The effect of raw material on the properties of MDF panels was investigated. MDF panels were manufactured with raw fiber materials from different wood species or types including black spruce 1-20 age zone, 21-40 age zone, over 40 age zone, black spruce top, mid, and butt logs, three poplar hybrids with codes 915303, 915311, and 915313, larch, and S-P-F wood chips. The panels were made under the same pressing schedule, which was initiated in order to achieve flatter density profile. Panel properties evaluated were modulus of rupture, modulus of elasticity, internal bond, linear expansion, thickness swell, and water absorption. The analysis of variance and analysis of covariance were both performed to examine the property differences between panels made from different wood species or types. The properties of panels from different origins remained significantly different indicating an impact of raw material on panel performance. In addition, various wood and fiber characteristics such as wood density, wood pH and base buffering capacity, fiber pH and base buffering capacity, fiber arithmetic width, fiber arithmetic length, fine percentage, etc. were measured and analyzed as predictor variables in multiple linear regression. The different wood species or types were identified by dummy variables and they were incorporated as predictor variables into the regression analysis. The functional relationships between panel properties and wood fiber characteristics were developed, which confirms an effect of raw material on panel properties.
MOR, IB, and water absorption of MDF panels made from 100 % black spruce juvenile wood were significantly superior to those of panels made from mature wood. However, LE of MDF panels made from 100 % juvenile wood was significantly higher than that of panels made from mature wood. The differences in MOE and TS between panels made from juvenile and mature wood were dependant on panel density. The MOE of Johnson-Neyman’s method suggests that MDF panels made from 100 % juvenile wood is not significantly different from that of panels made from the mixed furnish containing a high proportion of mature wood and a small proportion of juvenile wood if panel density drops in the region of 716-743 kg/m
3. If panel density falls below 716 kg/m
3 or rises above 743 kg/m
3, difference in MOE between the two groups becomes significant. There is no significant difference in MOE between panels made from juvenile and mature wood within a panel density range of 642-748 kg/m
3, however, if panel density is lower than 642 kg/m
3or higher than 748 kg/m
3, the difference between these two age groups becomes significant. Difference in TS of the panels between 1-20 and 21-40 age groups is not significant when panel density drops in the region of 427-679 kg/m
3; however, if panel density is lower than 427 kg/m
3, TS of panels from 1-20 age class is significantly larger than that of 21-40 age class; if panel density is higher than 679 kg/m
3, TS of panels from 21-40 age class is significantly larger than that of panels from 1-20 age class.
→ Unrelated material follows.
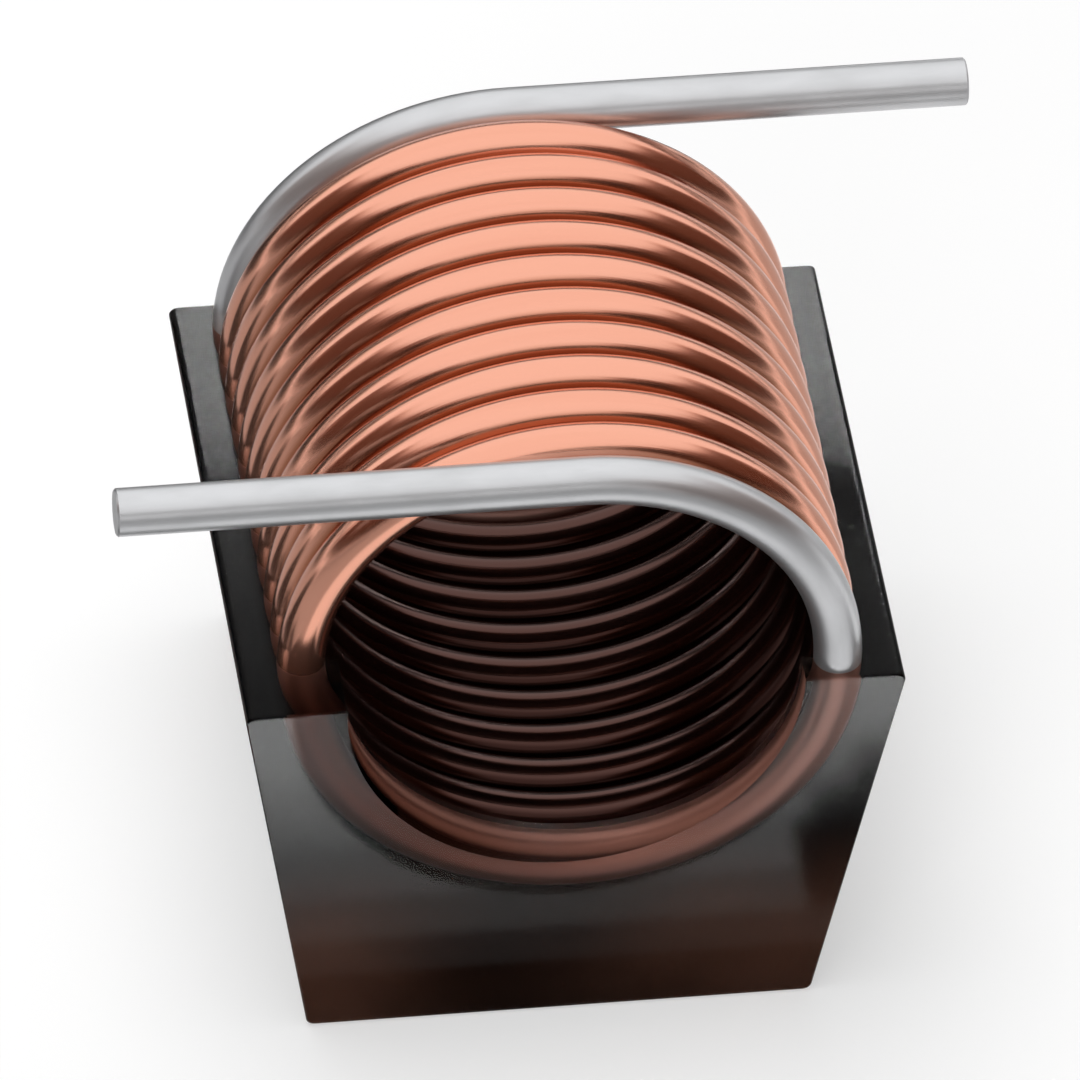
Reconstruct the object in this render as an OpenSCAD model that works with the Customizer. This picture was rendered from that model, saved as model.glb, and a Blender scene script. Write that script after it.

Johnson-Neyman’s method also suggests that there is no significant difference in TS between panels made from 1-20 and over 40 year-old fiber while panel density is in the region of 352-662 kg/m
3, but if panel density is lower than 352 kg/m
3, TS of panels from 1-20 age class is larger than that of panels from over 40 age class; if panel density is higher than 662 kg/m
3, panel TS of over 40 age class is larger than that of 1-20 age class. Additionally, significant linear relationships between MOR, MOE, TS and panel density were found for the three age groups. For those young trees produced from intensive managed forest resource, as well as commercial thinnings from silvicultural practices of the kind done in Canada and the United States in recent years, conclusion can be made that a good use of those low quality resources is to manufacture fiber-based composite products. So the value of the resources can be increased, while the performance of the products is maximized. However, linear variation of the fiberboard panels made from juvenile wood must be controlled through effective technologies and modifications.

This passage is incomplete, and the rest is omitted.